== TASK DESCRIPTION ==
Produce word for word the lines of the data below running from the one that has "482.0, sy * POST_Y, z)" to the one that has "bpy.data.objects.remove(obj)", inclusive, and no others.

== COLLECTED DATA ==

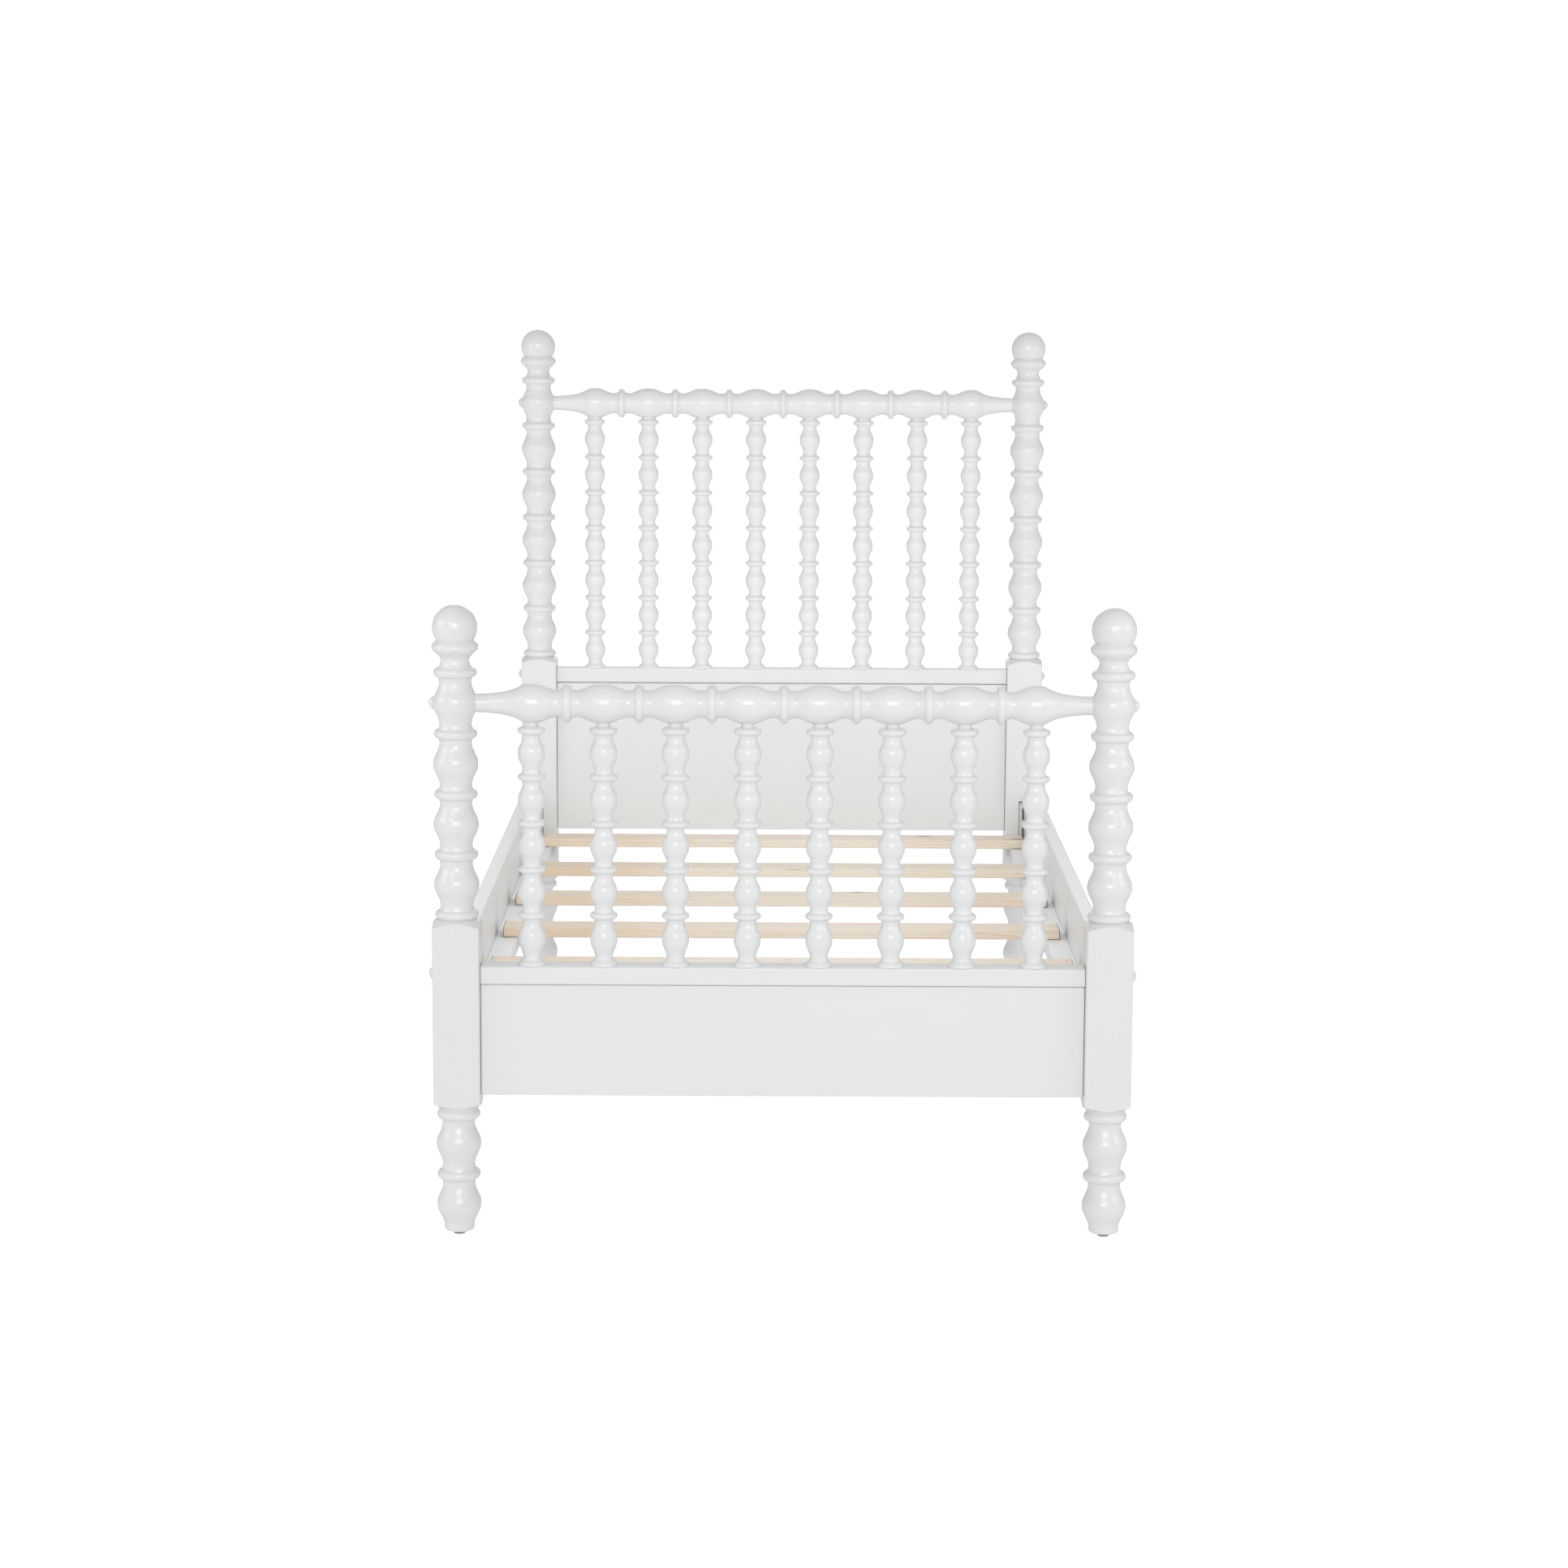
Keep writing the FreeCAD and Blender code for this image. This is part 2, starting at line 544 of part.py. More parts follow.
# ---------------------------------------------------------------------------
# side rails, cleats and slats
# ---------------------------------------------------------------------------
CLEAT_SCREW_Y = (-800.0, -500.0, -200.0, 100.0, 400.0, 700.0, 862.0)


def make_side_rail(sx):
    b = soft_box(sx * RAIL_IN, sx * RAIL_OUT, -RAIL_END, RAIL_END, RAIL_Z[0], RAIL_Z[1], 3.5, V(0, 1, 0), 0.8)
    cuts = []
    for sy in (-1, 1):
        cuts += bracket_screw_set(sx, sy, screw_hole)
    for y in CLEAT_SCREW_Y:
        cuts.append(screw_hole((sx * CLEAT_IN, y, 274.0), (sx, 0, 0), 54.0, 2.2, 4.2, 2.8, 0.4))
    return b.cut(cuts[0].multiFuse(cuts[1:]))


def slat_screws(i, sx):
    """Place of the screw at one end of slat i."""
    back = SLAT_BACKS[i]
    off = (23.0, 22.0, 24.5, 21.0, 23.5, 23.0, 22.5)[i]
    if sx > 0:
        off = (57.0, 24.0, 22.0, 23.5, 21.5, 24.0, 23.0)[i]
    return (sx * (488.0 if sx > 0 else 487.4), back - off, SLAT_Z[1])


def make_cleat(sx):
    b = soft_box(sx * CLEAT_IN, sx * (RAIL_IN - 0.05), -CLEAT_END, CLEAT_END, CLEAT_Z[0], CLEAT_Z[1], 1.5,
                 V(0, 1, 0), 0.6)
    cuts = []
    for y in CLEAT_SCREW_Y:
        cuts.append(screw_hole((sx * CLEAT_IN, y, 274.0), (sx, 0, 0), 54.0, 2.2, 4.2, 2.8, 0.4))
    for i in range(len(SLAT_BACKS)):
        cuts.append(screw_hole(slat_screws(i, sx), (0, 0, -1), 36.0))
    if sx > 0:
        cuts.append(cyl_z(2.0, 279.0, 289.0, 489.0, 805.0))      # spare pilot hole
    return b.cut(cuts[0].multiFuse(cuts[1:]))


def make_slat(i):
    back = SLAT_BACKS[i]
    b = soft_box(-SLAT_X, SLAT_X, back - SLAT_W, back, SLAT_Z[0] + 0.05, SLAT_Z[1], 2.6, V(1, 0, 0), 0.8)
    h = [screw_hole(slat_screws(i, sx), (0, 0, -1), 36.0) for sx in (-1, 1)]
    return b.cut(h[0].fuse(h[1]))


# ---------------------------------------------------------------------------
# small pieces
# ---------------------------------------------------------------------------


def make_plug(sx, sy, z, base, out):
    """Rounded button with a stem that closes a bolt's counterbore."""
    h = out - base
    dome = [["arc", (0, h), (PLUG_R * 0.66, h * 0.72), (PLUG_R, h * 0.12)],
            [(PLUG_R, h * 0.12), (PLUG_R - 0.3, 0.0)], [(PLUG_R - 0.3, 0.0), (COUNTERBORE_R - 0.1, 0.0)],
            [(COUNTERBORE_R - 0.1, 0.0), (COUNTERBORE_R - 0.3, -9.0)]]
    p = turned(dome)
    p.rotate(V(0, 0, 0), V(0, 1, 0), 90 * sx)
    p.translate(V(sx * base, sy * POST_Y, z))
    return p


def make_bolt(sx, sy, z, tip):
    """Cap screw lying in the post, its head at the bottom of the counterbore."""
    head = cyl_x(6.5, sx * COUNTERBORE_END, sx * (COUNTERBORE_END + 4.0), sy * POST_Y, z)
    shank = cyl_x(3.9, sx * (tip), sx * COUNTERBORE_END, sy * POST_Y, z)
    b = head.fuse(shank).removeSplitter()
    hexa = Part.makePolygon([V(0, 2.9 * math.cos(math.radians(60 * i)), 2.9 * math.sin(math.radians(60 * i)))
                             for i in range(7)])
    hx = Part.Face(hexa).extrude(V(3.0 * sx, 0, 0))
    hx.translate(V(sx * (COUNTERBORE_END + 1.4), sy * POST_Y, z))
    return b.cut(hx)


def make_insert(sx, sy, z, x0, x1):
    """Threaded sleeve in the end of a rail, which the bolt screws into."""
    return cyl_x(INSERT_R, sx * x0, sx * x1, sy * POST_Y, z).cut(
        cyl_x(4.05, sx * (x0 - 1), sx * (x1 + 1), sy * POST_Y, z))


def make_glide(sx, sy):
    g = turned([[(0, GLIDE_H), (GLIDE_R, GLIDE_H)], [(GLIDE_R, GLIDE_H), (GLIDE_R, 1.6)],
                ["arc", (GLIDE_R, 1.6), (GLIDE_R - 0.47, 0.47), (GLIDE_R - 1.6, 0.0)]])
    g.translate(V(sx * POST_X, sy * POST_Y, 0))
    return g.cut(cyl_z(1.3, -1, GLIDE_H + 1, sx * POST_X, sy * POST_Y)).cut(cyl_z(4.1, -1, 2.0, sx * POST_X, sy * POST_Y))


def make_nail(sx, sy):
    n = turned([[(0, 23.6), (1.2, 20.5)], [(1.2, 20.5), (1.2, 1.9)], [(1.2, 1.9), (4.0, 1.9)],
                [(4.0, 1.9), (4.0, 1.0)]])
    n.translate(V(sx * POST_X, sy * POST_Y, 0))
    return n


# ---------------------------------------------------------------------------
# write every node
# ---------------------------------------------------------------------------
SIDES = ((-1, "left"), (1, "right"))
ENDS = ((-1, "foot"), (1, "head"))
CORNERS = [(sx, sy) for sy in (-1, 1) for sx in (-1, 1)]

for sy, end in ENDS:
    for sx, side in SIDES:
        save("%s_post_%s" % (end, side), make_post(sx, sy))
    save("%s_top_rail" % end, make_top_rail(sy))
    save("%s_cap_rail" % end, make_cap(sy))
    save("%s_panel" % end, make_panel(sy))
    for i, x in enumerate(SPINDLE_X):
        sp = SPINDLES[sy].copy()
        sp.translate(V(x, sy * POST_Y, 0))
        save("%s_spindle_%d" % (end, i + 1), sp)

for sx, side in SIDES:
    save("side_rail_%s" % side, make_side_rail(sx))
    save("slat_cleat_%s" % side, make_cleat(sx))
for i in range(len(SLAT_BACKS)):
    save("slat_%d" % (i + 1), make_slat(i))

plugs, bolts, inserts = [], [], []
for sx, sy in CORNERS:
    rail_z = FOOT_RAIL_Z if sy < 0 else HEAD_RAIL_Z
    cap = FOOT_CAP if sy < 0 else HEAD_CAP
    cap_z = (cap[0] + cap[1]) / 2.0
    plugs.append(make_plug(sx, sy, rail_z, BULB_SEAT, BULB_PLUG_OUT))
    plugs.append(make_plug(sx, sy, cap_z, POST_X + BLOCK, PLUG_OUT))
    bolts.append(make_bolt(sx, sy, rail_z, 452.0))
    bolts.append(make_bolt(sx, sy, cap_z, 448.0))
    inserts.append(make_insert(sx, sy, rail_z, 450.0, 474.0))
    inserts.append(make_insert(sx, sy, cap_z, 446.0, 462.0))
save("button_plugs", plugs)
save("rail_bolts", bolts)
save("threaded_inserts", inserts)

save("panel_dowels", [cyl_x(DOWEL_R, sx * 445.0, sx * 482.0, sy * POST_Y, z)
                      for sx, sy in CORNERS for z in PANEL_DOWELS[sy]])
save("rail_brackets", [rail_bracket(sx, sy) for sx, sy in CORNERS])
save("post_plates", [post_plate(sx, sy) for sx, sy in CORNERS])
save("bracket_screws", [s for sx, sy in CORNERS for s in bracket_screw_set(sx, sy, screw)])
save("post_plate_screws", [screw((sx * 497.0, sy * PLATE_Y[0], z), (0, sy, 0), 18.0, 1.8, 3.4, 2.0, 0.3)
                           for sx, sy in CORNERS for z in (290.0, 368.0)])
save("cleat_screws", [screw((sx * CLEAT_IN, y, 274.0), (sx, 0, 0), 54.0, 2.2, 4.2, 2.8, 0.4)
                      for sx in (-1, 1) for y in CLEAT_SCREW_Y])
save("slat_screws", [screw(slat_screws(i, sx), (0, 0, -1), 36.0) for i in range(len(SLAT_BACKS)) for sx in (-1, 1)])
for sx, sy in CORNERS:
    save("glide_%s_%s" % ("foot" if sy < 0 else "head", "left" if sx < 0 else "right"), make_glide(sx, sy))
save("glide_nails", [make_nail(sx, sy) for sx, sy in CORNERS])
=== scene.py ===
import math

import bpy
from mathutils import Matrix, Vector


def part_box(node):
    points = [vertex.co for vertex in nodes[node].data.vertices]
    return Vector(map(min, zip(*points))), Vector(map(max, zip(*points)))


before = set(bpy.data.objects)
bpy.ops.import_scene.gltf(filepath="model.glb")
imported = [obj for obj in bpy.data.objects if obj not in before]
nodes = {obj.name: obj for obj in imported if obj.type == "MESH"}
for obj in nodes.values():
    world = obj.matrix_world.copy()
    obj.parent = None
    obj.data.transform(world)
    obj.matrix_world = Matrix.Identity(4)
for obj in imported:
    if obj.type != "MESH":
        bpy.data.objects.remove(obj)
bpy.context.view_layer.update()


# ------------------------------------------------------------------ node helpers
class Tree:
    """A material's node tree, with short calls for the nodes used below."""

    def __init__(self, name):
        self.mat = bpy.data.materials.new(name)
        self.mat.use_nodes = True
        self.nt = self.mat.node_tree
        self.nt.nodes.clear()
        self.out = self.nt.nodes.new("ShaderNodeOutputMaterial")
        self.bsdf = self.nt.nodes.new("ShaderNodeBsdfPrincipled")
        self.nt.links.new(self.bsdf.outputs["BSDF"], self.out.inputs["Surface"])
        tc = self.nt.nodes.new("ShaderNodeTexCoord")
        self.P = tc.outputs["Object"]

    def put(self, sock, v):
        if hasattr(v, "links"):
            self.nt.links.new(v, sock)
        elif hasattr(sock, "default_value"):
            if isinstance(v, (tuple, list)) and len(v) == 3 and sock.type == "RGBA":
                v = (*v, 1.0)
            sock.default_value = v

    def math(self, op, a, b=None, c=None, clamp=False):
        n = self.nt.nodes.new("ShaderNodeMath")
        n.operation = op
        n.use_clamp = clamp
        self.put(n.inputs[0], a)
        if b is not None:
            self.put(n.inputs[1], b)
        if c is not None:
            self.put(n.inputs[2], c)
        return n.outputs[0]

    def sep(self, v):
        n = self.nt.nodes.new("ShaderNodeSeparateXYZ")
        self.put(n.inputs[0], v)
        return n.outputs[0], n.outputs[1], n.outputs[2]

    def comb(self, x, y, z):
        n = self.nt.nodes.new("ShaderNodeCombineXYZ")
        for s, v in zip(n.inputs, (x, y, z)):
            self.put(s, v)
        return n.outputs[0]

    def move(self, v, loc=(0, 0, 0), scale=(1, 1, 1)):
        n = self.nt.nodes.new("ShaderNodeMapping")
        self.put(n.inputs["Vector"], v)
        n.inputs["Location"].default_value = loc
        n.inputs["Scale"].default_value = scale
        return n.outputs[0]

    def noise(self, v, scale=1.0, detail=2.0, rough=0.5, distortion=0.0):
        n = self.nt.nodes.new("ShaderNodeTexNoise")
        self.put(n.inputs["Vector"], v)
        n.inputs["Scale"].default_value = scale
        n.inputs["Detail"].default_value = detail
        n.inputs["Roughness"].default_value = rough
        n.inputs["Distortion"].default_value = distortion
        return n.outputs["Fac"]

    def voronoi(self, v, scale=1.0, randomness=1.0):
        n = self.nt.nodes.new("ShaderNodeTexVoronoi")
        self.put(n.inputs["Vector"], v)
        n.inputs["Scale"].default_value = scale
        n.inputs["Randomness"].default_value = randomness
        return n.outputs["Distance"], n.outputs["Color"]

    def span(self, v, a, b, c=0.0, d=1.0, smooth=False):
        n = self.nt.nodes.new("ShaderNodeMapRange")
        n.interpolation_type = "SMOOTHSTEP" if smooth else "LINEAR"
        self.put(n.inputs["Value"], v)
        for k, x in zip(("From Min", "From Max", "To Min", "To Max"), (a, b, c, d)):
            n.inputs[k].default_value = x
        return n.outputs["Result"]

    def mix(self, f, a, b, blend="MIX"):
        n = self.nt.nodes.new("ShaderNodeMix")
        n.data_type = "RGBA"
        n.blend_type = blend
        self.put(n.inputs[0], f)
        self.put(n.inputs[6], a)
        self.put(n.inputs[7], b)
        return n.outputs[2]

    def ramp(self, f, stops):
        n = self.nt.nodes.new("ShaderNodeValToRGB")
        self.put(n.inputs[0], f)
        e = n.color_ramp.elements
        while len(e) < len(stops):
            e.new(0.5)
        for s, (p, c) in zip(e, stops):
            s.position = p
            s.color = (*c, 1.0)
        return n.outputs[0]

    def ao(self, distance, samples=8):
        n = self.nt.nodes.new("ShaderNodeAmbientOcclusion")
        n.samples = samples
        n.inputs["Distance"].default_value = distance
        return n.outputs["AO"]

    def bump(self, height, strength, distance, normal=None):
        n = self.nt.nodes.new("ShaderNodeBump")
        n.inputs["Strength"].default_value = strength
        n.inputs["Distance"].default_value = distance
        self.put(n.inputs["Height"], height)
        if normal is not None:
            self.put(n.inputs["Normal"], normal)
        return n.outputs[0]

    def set(self, **kw):
        names = {"color": "Base Color", "rough": "Roughness", "metal": "Metallic", "ior": "IOR", "normal": "Normal",
                 "coat": "Coat Weight", "coat_rough": "Coat Roughness", "specular": "Specular IOR Level",
                 "aniso": "Anisotropic", "sss": "Subsurface Weight"}
        for k, v in kw.items():
            self.put(self.bsdf.inputs[names[k]], v)
        return self.mat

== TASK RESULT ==
save("panel_dowels", [cyl_x(DOWEL_R, sx * 445.0, sx * 482.0, sy * POST_Y, z)
                      for sx, sy in CORNERS for z in PANEL_DOWELS[sy]])
save("rail_brackets", [rail_bracket(sx, sy) for sx, sy in CORNERS])
save("post_plates", [post_plate(sx, sy) for sx, sy in CORNERS])
save("bracket_screws", [s for sx, sy in CORNERS for s in bracket_screw_set(sx, sy, screw)])
save("post_plate_screws", [screw((sx * 497.0, sy * PLATE_Y[0], z), (0, sy, 0), 18.0, 1.8, 3.4, 2.0, 0.3)
                           for sx, sy in CORNERS for z in (290.0, 368.0)])
save("cleat_screws", [screw((sx * CLEAT_IN, y, 274.0), (sx, 0, 0), 54.0, 2.2, 4.2, 2.8, 0.4)
                      for sx in (-1, 1) for y in CLEAT_SCREW_Y])
save("slat_screws", [screw(slat_screws(i, sx), (0, 0, -1), 36.0) for i in range(len(SLAT_BACKS)) for sx in (-1, 1)])
for sx, sy in CORNERS:
    save("glide_%s_%s" % ("foot" if sy < 0 else "head", "left" if sx < 0 else "right"), make_glide(sx, sy))
save("glide_nails", [make_nail(sx, sy) for sx, sy in CORNERS])
=== scene.py ===
import math

import bpy
from mathutils import Matrix, Vector


def part_box(node):
    points = [vertex.co for vertex in nodes[node].data.vertices]
    return Vector(map(min, zip(*points))), Vector(map(max, zip(*points)))


before = set(bpy.data.objects)
bpy.ops.import_scene.gltf(filepath="model.glb")
imported = [obj for obj in bpy.data.objects if obj not in before]
nodes = {obj.name: obj for obj in imported if obj.type == "MESH"}
for obj in nodes.values():
    world = obj.matrix_world.copy()
    obj.parent = None
    obj.data.transform(world)
    obj.matrix_world = Matrix.Identity(4)
for obj in imported:
    if obj.type != "MESH":
        bpy.data.objects.remove(obj)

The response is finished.